Random Thoughts by Jon W. Baker
Saturday, December 13, 2003
Who is General Failure and why is he reading my hard disk?
What happens if you get scared half to death twice?
Energizer Bunny arrested, charged with battery.
I poured Spot remover on my dog. Now he's gone!
I used to have an open mind but my brains kept falling out.
I couldn't repair your brakes, so I made your horn louder.
Shin: a device for finding furniture in the dark.
Join the Army, meet interesting people, kill them.
Laughing stock: cattle with a sense of humor.
Why do psychics have to ask you for your name?
Wear short sleeves! Support your right to bare arms!
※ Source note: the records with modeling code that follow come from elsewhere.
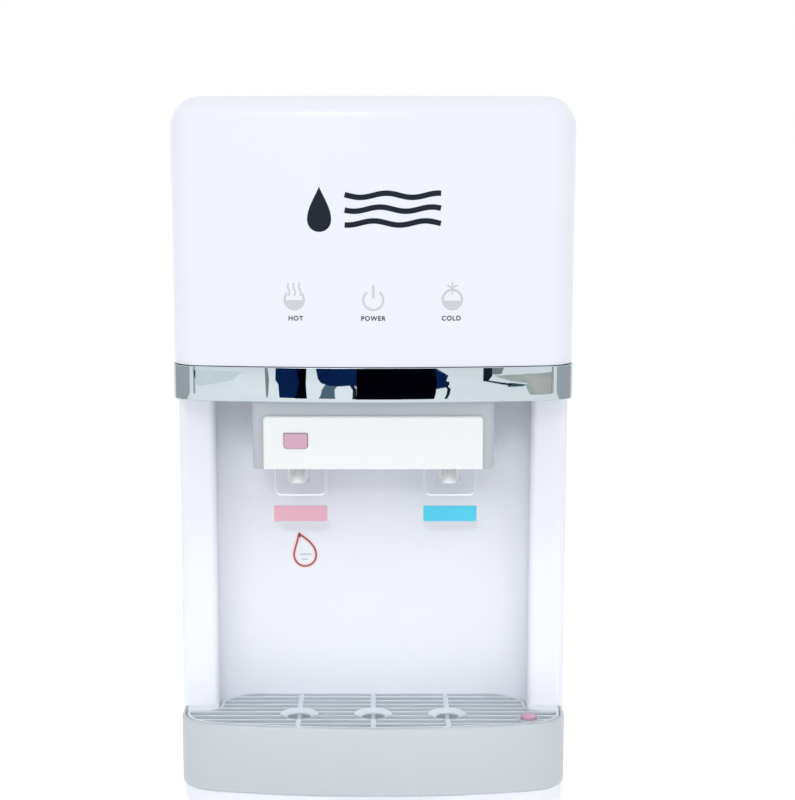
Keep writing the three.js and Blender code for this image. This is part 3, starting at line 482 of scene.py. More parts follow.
surface(
    "clear_acrylic", (0.97, 0.98, 0.985), (0.03, 0.08), 120, 1e-5, 0.005,
    Transmission_Weight=1.0, IOR=1.49,
)
surface(
    "silicone", (0.86, 0.87, 0.88), (0.35, 0.5), 700, 3e-5, 0.02, Transmission_Weight=0.5, IOR=1.41,
)


# ---- pieces


def piece(obj, slot, replaces=(), finish=None, body="housing"):
    """Gives a mesh the material of its finish, or of its slot when no finish is given, puts it in its body
    and hides the CAD nodes that it stands for.
    """
    obj.data.materials.clear()
    obj.data.materials.append(MATERIALS[finish or slot])
    mod = obj.modifiers.new("normals", "WEIGHTED_NORMAL")
    mod.keep_sharp = True
    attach(obj, body)
    if replaces:
        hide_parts(*replaces)
    return obj


# ---- studio


def camera_and_light():
    camera = add_object("camera", bpy.data.cameras.new("camera"))
    camera.location = (0, -1.35, 0.45)
    camera.rotation_euler = (math.radians(80), 0, 0)
    camera.data.lens = 82.1
    camera.data.sensor_width = 36
    camera.data.shift_x = 0.0303
    camera.data.shift_y = 0.0724
    camera.data.clip_end = 60
    SCENE.camera = camera
    world = bpy.data.worlds.new("studio")
    world.use_nodes = True
    background = world.node_tree.nodes["Background"]
    background.inputs["Color"].default_value = (1, 1, 1, 1)
    background.inputs["Strength"].default_value = 1.0
    SCENE.world = world
    SCENE.view_settings.view_transform = "Standard"
    SCENE.view_settings.look = "None"
    for name, place, aim, size, power, spread in (
        ("key", (-0.35, -2.6, 1.3), (0, -0.1, 0.22), (0.6, 0.6), 7.0, 180),
        ("low", (0, -1.96, 0.9), (0, -0.12, 0.075), (0.36, 0.12), 0.046, 8),
    ):
        light = add_object(name, bpy.data.lights.new(name, "AREA"))
        light.data.shape = "ELLIPSE"
        light.data.size, light.data.size_y = size
        light.data.energy = power
        light.data.spread = math.radians(spread)
        light.location = place
        light.rotation_euler = (Vector(aim) - Vector(place)).to_track_quat("-Z", "Y").to_euler()
        light.visible_glossy = name == "key"


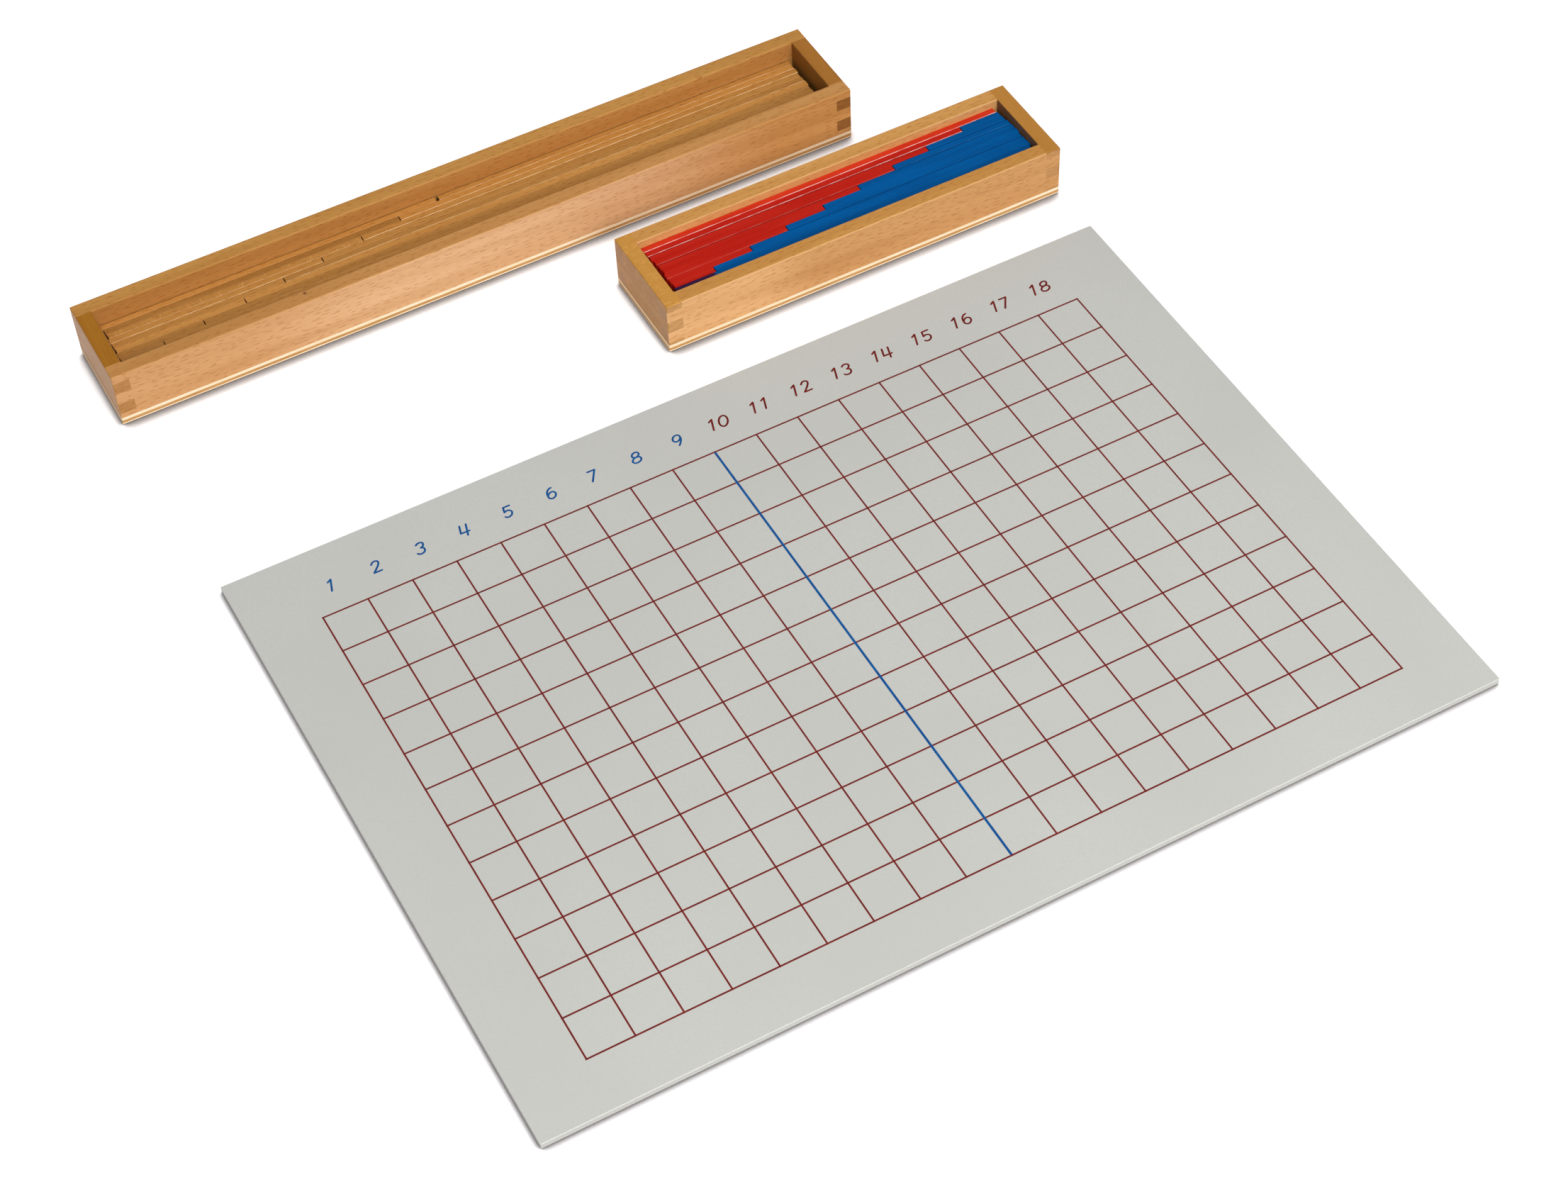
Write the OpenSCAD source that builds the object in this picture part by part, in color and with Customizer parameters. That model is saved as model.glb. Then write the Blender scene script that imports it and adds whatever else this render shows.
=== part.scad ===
// Subtraction strip board: a printed counting board with eighteen columns, a long open box
// that holds seventeen plain wooden strips, and a short open box that holds nine red and
// nine blue ones. A strip stands for a number, and is that many squares long.
// Frame: +Z up, +X along the row of numbers, +Y away from the child who sits at the board.
// The origin is on the table, under the middle of the whole set.

/* [Board] */
// Side of one printed square, which is also the length that a strip gains with each number
square = 20; // [15:0.5:30]
// Rows of squares
rows = 12; // [8:1:18]
// Bare margin at the left and at the right of the grid
side_margin = 30; // [15:0.5:60]
// Bare margin in front of the grid
front_margin = 23.5; // [10:0.5:60]
// Margin behind the grid, which has room for the numbers
number_margin = 36.5; // [25:0.5:70]
// Thickness of the board
board_thickness = 3; // [2:0.5:12]
// Radius of the board's upright corners
board_corner = 0.6; // [0.4:0.2:8]
// Rounding of the board's upper and lower edges
board_edge = 0.3; // [0.2:0.1:0.8]

/* [Print] */
// Width of a printed grid line
line_width = 0.6; // [0.4:0.1:2]
// Width of the printed line after the ninth column
nine_line_width = 1; // [0.6:0.1:3]
// How far the ink stands on the board
ink_height = 0.1; // [0.05:0.05:0.3]

/* [Strips] */
// Thickness of every strip
strip_thickness = 3.2; // [2:0.1:5]
// Width of a plain strip, which is its height as it stands in its box
plain_strip_width = 15; // [10:0.5:19]
// Width of a red or blue strip
coloured_strip_width = 19; // [10:0.5:19.5]
// Rounding of a strip's edges
strip_edge = 0.2; // [0.1:0.1:0.8]
// Play between one row of strips and the next
row_play = 0.1; // [0.1:0.1:1]
// Gap between the two strips of a row
strip_gap = 0.4; // [0.2:0.1:0.6]
// The same gap in the rearmost plain row, which is the widest
back_gap = 1.5; // [0.4:0.1:1.5]
// How far the ends of neighbouring rows differ
stagger = 0.3; // [0:0.1:0.3]
// Share of the free room that lies at the left end of the plain rows
plain_share = 0.45; // [0.4:0.05:0.6]
// The same share for the coloured rows near the back of the short box
back_share = 0.5; // [0.2:0.05:0.8]
// The same share for the coloured rows in front of those
front_share = 0.85; // [0.2:0.05:0.85]

/* [Boxes] */
// Thickness of the boxes' walls
wall = 7.5; // [5:0.5:12]
// Thickness of the plywood bottoms
bottom_thickness = 4; // [3:0.5:8]
// Free room across a box beside ten rows of strips
side_room = 2; // [1:0.5:15]
// Free room along the long box beyond its strips
long_end_room = 5; // [2.5:0.5:20]
// Free room along the short box beyond its strips
short_end_room = 4; // [2.5:0.5:20]
// Height of the long box's rim above its strips
long_rim = 9.5; // [4.5:0.5:20]
// Height of the short box's rim above its strips
short_rim = 4; // [4:0.5:20]
// Rounding of the boxes' edges
box_edge = 0.7; // [0.2:0.1:1.4]

/* [Finger joints] */
// Height of one finger
finger = 6; // [4:0.5:10]
// Height of the long box's uppermost finger, which belongs to its long walls
long_top_finger = 4; // [3:0.5:6]
// Height of the short box's uppermost finger, which belongs to its end walls
short_top_finger = 3.5; // [3:0.5:6]

/* [Setting out] */
// Space between the board and the short box
board_spacing = 28; // [10:1:100]
// Space between the two boxes
box_spacing = 31; // [10:1:100]
// How far each box stands out past the side of the board
overhang = 1; // [0:0.5:20]

/* [Hidden] */
// The sums go up to eighteen, nine and nine: a column for each number, a strip for most
highest = 18;
half = highest / 2;
// Coloured rows that lie near the back of the short box
back_rows = 3;
// Arc segments of a full turn, for the small roundings
$fn = 32;
// Length by which a cutter passes a face
past = 1;

board_length = highest * square + 2 * side_margin;
board_depth = rows * square + front_margin + number_margin;

// Both boxes are as wide as the fuller one needs
row_pitch = strip_thickness + row_play;
inner_width = (half + 1) * row_pitch + side_room;
box_width = inner_width + 2 * wall;
long_inner = (highest - 1) * square + long_end_room;
short_inner = half * square + short_end_room;
long_wall_height = plain_strip_width + long_rim;
short_wall_height = coloured_strip_width + short_rim;

// The board and the two boxes stand one behind another
set_depth = board_depth + board_spacing + box_spacing + 2 * box_width;
board_y = (board_depth - set_depth) / 2;
short_box_y = board_y + (board_depth + box_width) / 2 + board_spacing;
long_box_y = short_box_y + box_width + box_spacing;
long_box_x = (long_inner + 2 * wall - board_length) / 2 - overhang;
short_box_x = (board_length - short_inner - 2 * wall) / 2 + overhang;

function digits(n) = n < 10 ? str("0", n) : str(n);
panels = ["bottom", "front", "back", "left_end", "right_end"];

ink_red = [0.48, 0.14, 0.11];
ink_blue = [0.00, 0.35, 0.62];
beech = [0.82, 0.62, 0.38];
plywood = [0.88, 0.74, 0.50];
lacquer_red = [0.75, 0.12, 0.10];
lacquer_blue = [0.00, 0.33, 0.60];

// Rectangle about the origin with rounded corners
module rounded_rectangle(width, depth, radius) {
  square([width, depth - 2 * radius], center = true);
  square([width - 2 * radius, depth], center = true);
  for (sx = [-1, 1], sy = [-1, 1])
    translate([sx * (width / 2 - radius), sy * (depth / 2 - radius)]) circle(r = radius);
}

// Block that stands on z = 0 about the origin, with its upright corners and its edges rounded
module eased_block(length, width, height, edge, corner) {
  intersection() {
    linear_extrude(height) rounded_rectangle(length, width, corner);
    translate([0, width / 2 + past, height / 2]) rotate([90, 0, 0])
      linear_extrude(width + 2 * past) rounded_rectangle(length, height, edge);
    translate([-length / 2 - past, 0, height / 2]) rotate([90, 0, 90])
      linear_extrude(length + 2 * past) rounded_rectangle(width, height, edge);
  }
}

module board() {
  color([0.80, 0.80, 0.78]) translate([0, board_y, 0])
    eased_block(board_length, board_depth, board_thickness, board_edge, board_corner);
}

// Printed lines, drawn in plan: they pass the grid's corners by half a line's width
grid_length = highest * square;
grid_depth = rows * square;
grid_front = board_y - board_depth / 2 + front_margin;

module upright_line(column, width, depth) {
  translate([column * square - grid_length / 2, grid_front + grid_depth / 2])
    square([width, depth], center = true);
}

module level_line(row) {
  translate([0, grid_front + row * square])
    square([grid_length + line_width, line_width], center = true);
}

// The line after the ninth column runs between the outer lines, and cuts the level ones
module nine_line() {
  upright_line(half, nine_line_width, grid_depth - line_width);
}

// Layer of ink on the board
module ink() {
  translate([0, 0, board_thickness]) linear_extrude(ink_height) children();
}

module grid_print() {
  color(ink_red) ink() difference() {
    union() {
      for (column = [0:highest]) upright_line(column, line_width, grid_depth + line_width);
      for (row = [0:rows]) level_line(row);
    }
    nine_line();
  }
}

module nine_line_print() {
  color(ink_blue) ink() nine_line();
}

// Corner joints: the fingers of two walls alternate, counted from the rim down
function finger_count(height, top) = ceil((height - top) / finger) + 1;
function finger_low(i, height, top) = max(height - top - i * finger, 0);
function finger_high(i, height, top) = i == 0 ? height + past : finger_low(i - 1, height, top);

// Every second finger, in the upright corner of a box whose inner corner is at the origin
module corner_fingers(first, height, top) {
  for (i = [first:2:finger_count(height, top) - 1]) translate([0, 0, finger_low(i, height, top)])
    cube([wall + past, wall + past, finger_high(i, height, top) - finger_low(i, height, top)]);
}

// Cutter that rounds an upper edge along X: the wood lies at +Y and below z = 0
module rim_cutter(length) {
  translate([-length / 2, 0, 0]) rotate([90, 0, 90]) linear_extrude(length) difference() {
    translate([-past, -box_edge]) square(box_edge + past);
    translate([box_edge, -box_edge]) circle(r = box_edge);
  }
}

// Outside of a closed box, about the origin in X and Y
module box_outside(inner, height) {
  eased_block(inner + 2 * wall, box_width, bottom_thickness + height, box_edge, box_edge);
}

// Wall at the back of a box, with its fingers at both ends
module back_wall(inner, height, top, first) {
  difference() {
    intersection() {
      box_outside(inner, height);
      translate([0, 0, bottom_thickness]) {
        translate([-inner / 2, inner_width / 2, 0]) cube([inner, wall + past, height + past]);
        for (side = [0, 1]) mirror([side, 0, 0])
          translate([inner / 2, inner_width / 2, 0]) corner_fingers(first, height, top);
      }
    }
    translate([0, inner_width / 2, bottom_thickness + height]) rim_cutter(inner);
  }
}

// Wall at the right end of a box, with its fingers in front and behind
module right_end_wall(inner, height, top, first) {
  difference() {
    intersection() {
      box_outside(inner, height);
      translate([0, 0, bottom_thickness]) {
        translate([inner / 2, -inner_width / 2, 0]) cube([wall + past, inner_width, height + past]);
        for (side = [0, 1]) mirror([0, side, 0])
          translate([inner / 2, inner_width / 2, 0]) corner_fingers(first, height, top);
      }
    }
    translate([inner / 2, 0, bottom_thickness + height]) rotate([0, 0, -90]) rim_cutter(inner_width);
  }
}

// Plywood under the walls, flush with their outsides
module box_bottom(inner, height) {
  intersection() {
    box_outside(inner, height);
    translate([-inner, -box_width, -past])
      cube([2 * inner, 2 * box_width, bottom_thickness + past]);
  }
}

// One panel of a box: the long walls' first finger is the top one, or the end walls' is
module box_panel(panel, inner, height, top, long_first) {
  end_first = 1 - long_first;
  if (panel == "bottom") color(plywood) box_bottom(inner, height);
  if (panel == "back") color(beech) back_wall(inner, height, top, long_first);
  if (panel == "front") color(beech) mirror([0, 1, 0]) back_wall(inner, height, top, long_first);
  if (panel == "right_end") color(beech) right_end_wall(inner, height, top, end_first);
  if (panel == "left_end") color(beech) mirror([1, 0, 0]) right_end_wall(inner, height, top, end_first);
}

module long_box_panel(panel) {
  translate([long_box_x, long_box_y, 0])
    box_panel(panel, long_inner, long_wall_height, long_top_finger, 0);
}

module short_box_panel(panel) {
  translate([short_box_x, short_box_y, 0])
    box_panel(panel, short_inner, short_wall_height, short_top_finger, 1);
}

// Strip for the number n, on edge on a box's bottom, with its left end at x in the given row
module strip(n, width, x, row) {
  translate([x + n * square / 2, inner_width / 2 - (row + 0.5) * row_pitch, bottom_thickness])
    eased_block(n * square, strip_thickness, width, strip_edge, strip_edge);
}

// Left end of a row that is total numbers long; rows are counted from the back wall
function row_start(inner, total, gap, share, row) =
  -inner / 2 + share * (inner - total * square - gap) + stagger * (row % 3 - 1);
function right_part(left_number, gap) = left_number * square + gap;

// Plain rows: 8 and 9 at the back, then 7 and 10, and so on to 1 and 16, and 17 in front
module plain_strip(n) {
  left_number = min(n, highest - 1 - n);
  row = half - 1 - left_number;
  gap = row == 0 ? back_gap : strip_gap;
  start = row_start(long_inner, highest - 1, gap, plain_share, row);
  color(beech) translate([long_box_x, long_box_y, 0])
    strip(n, plain_strip_width, start + (n >= half && n < highest - 1 ? right_part(left_number, gap) : 0), row);
}

// Coloured rows: red 9 at the back, then red 8 and blue 1, and so on to blue 9 in front
function coloured_start(row) =
  row_start(short_inner, half, strip_gap, row < back_rows ? back_share : front_share, row);

module red_strip(n) {
  row = half - n;
  color(lacquer_red) translate([short_box_x, short_box_y, 0])
    strip(n, coloured_strip_width, coloured_start(row), row);
}

module blue_strip(n) {
  row = n;
  color(lacquer_blue) translate([short_box_x, short_box_y, 0])
    strip(n, coloured_strip_width, coloured_start(row) + (n < half ? right_part(half - n, strip_gap) : 0), row);
}

board();
grid_print();
nine_line_print();
for (p = panels) {
  long_box_panel(p);
  short_box_panel(p);
}
for (n = [1:highest - 1])
  plain_strip(n);
for (n = [1:half]) {
  red_strip(n);
  blue_strip(n);
}
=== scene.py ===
import math

import bpy
from mathutils import Matrix, Vector


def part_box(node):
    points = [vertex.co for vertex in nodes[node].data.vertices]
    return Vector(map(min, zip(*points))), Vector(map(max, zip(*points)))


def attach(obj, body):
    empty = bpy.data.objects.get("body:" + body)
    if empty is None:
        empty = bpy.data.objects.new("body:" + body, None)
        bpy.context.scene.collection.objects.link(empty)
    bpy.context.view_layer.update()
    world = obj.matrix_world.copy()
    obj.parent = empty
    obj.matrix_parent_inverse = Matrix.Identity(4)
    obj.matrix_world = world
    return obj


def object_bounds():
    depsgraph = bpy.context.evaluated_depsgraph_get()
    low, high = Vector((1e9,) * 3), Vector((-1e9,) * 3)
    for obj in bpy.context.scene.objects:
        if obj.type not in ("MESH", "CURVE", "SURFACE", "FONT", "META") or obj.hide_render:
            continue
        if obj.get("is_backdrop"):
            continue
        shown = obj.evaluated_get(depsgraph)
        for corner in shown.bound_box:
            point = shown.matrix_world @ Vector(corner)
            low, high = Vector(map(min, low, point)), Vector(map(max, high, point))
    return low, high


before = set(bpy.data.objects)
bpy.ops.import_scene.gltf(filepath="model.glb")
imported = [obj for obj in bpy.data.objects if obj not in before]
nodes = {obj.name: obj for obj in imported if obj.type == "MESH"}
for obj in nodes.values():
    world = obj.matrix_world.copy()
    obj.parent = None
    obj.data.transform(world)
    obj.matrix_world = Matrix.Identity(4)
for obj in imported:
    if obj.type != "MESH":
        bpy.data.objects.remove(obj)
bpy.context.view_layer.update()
scene = bpy.context.scene
scene.view_settings.view_transform = "Standard"


# The room. The set lies on a plain white table top. The camera looks down on it
# from the front left with a long lens, rolled a little, as the picture was taken.
camera_right = Vector((0.876092, -0.481112, -0.031530))
camera_up = Vector((0.385842, 0.660390, 0.644213))
camera_back = Vector((-0.289117, -0.576556, 0.764196))
turn = Matrix((camera_right, camera_up, camera_back)).transposed()
bpy.ops.object.camera_add(location=(-0.38348, -0.78948, 0.98592), rotation=turn.to_euler())
camera = bpy.context.object
camera.data.sensor_width = 36
camera.data.lens = 72.745
camera.data.clip_start = 0.05
camera.data.clip_end = 50
scene.camera = camera


def put(tree, kind, inputs=None, **settings):
    """Puts one node in a tree: its settings first, then what its sockets hold or are fed by."""
    node = tree.nodes.new(kind)
    for name, value in settings.items():
        setattr(node, name, value)
    for name, value in (inputs or {}).items():
        if isinstance(value, bpy.types.NodeSocket):
            tree.links.new(value, node.inputs[name])
        else:
            node.inputs[name].default_value = value
    return node


def sums(tree, operation, first, second):
    return put(tree, "ShaderNodeMath", {0: first, 1: second}, operation=operation).outputs[0]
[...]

For Sale: Parachute. Only used once, never opened, small stain.
OK, so what's the speed of dark?
Corduroy pillows: They're making headlines!
Black holes are where God divided by zero.
All those who believe in psychokinesis raise my hand.
I tried sniffing Coke once, but the ice cubes got stuck in my nose.
Never kick a fresh cow chip on a hot day. Never squat with your spurs on. There's two theories to arguing with a woman; neither one works.
Don't worry about biting' off more than you can chew, your mouth is probably a whole lot bigger'n you think.
If you get to thinking' you're a person of some influence, try ordering somebody else's dog around.